2. A single bearing motor structure for an electromechanical brake (EMB) system according to claim 1, characterized in that: The support bearing (2) is a four-point angular contact ball bearing.
3. A single bearing motor structure for an electromechanical brake (EMB) system according to claim 1, characterized in that: The bearing clearance adjustment mechanism (3) is installed on the outer surface of the output shaft (11) by threaded connection, and the axial displacement of the bearing clearance adjustment mechanism (3) is controlled by torque.
4. A single bearing motor structure for an electromechanical brake (EMB) system according to claim 1, characterized in that: The output shaft (11) of the rotor assembly (1) is sequentially press-fitted with the support bearing (2), bearing clearance adjustment mechanism (3), gear (4) and sensing magnet (5).
5. A single bearing motor structure for an electromechanical brake (EMB) system according to claim 1, characterized in that: The motor has an output torque of ≤1Nm and a rotor core height of ≤15mm.
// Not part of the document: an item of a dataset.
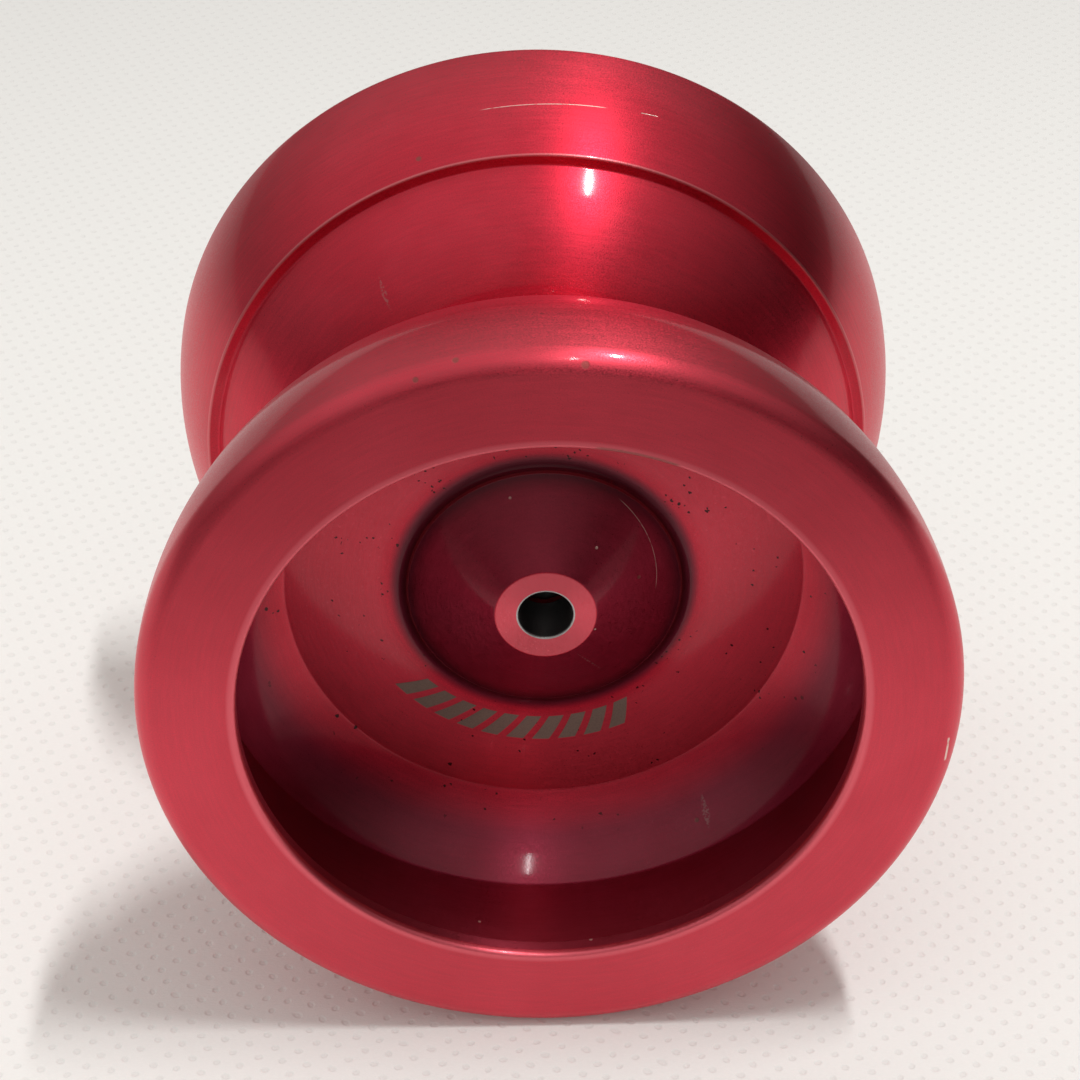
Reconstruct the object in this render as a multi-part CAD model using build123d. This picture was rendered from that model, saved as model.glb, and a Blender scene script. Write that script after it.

6. A single bearing motor structure for an electromechanical brake (EMB) system according to claim 1, characterized in that: The motor also includes a housing (6), a stator assembly (7) and an end cover (8). The outer ring of the support bearing (2) is press-fitted into the bearing chamber of the end cover (8). The end cover (8) is fixedly connected to the housing (6). The stator assembly (7) is fixed to the inner wall of the housing (6) and is coaxially arranged with the rotor assembly (1).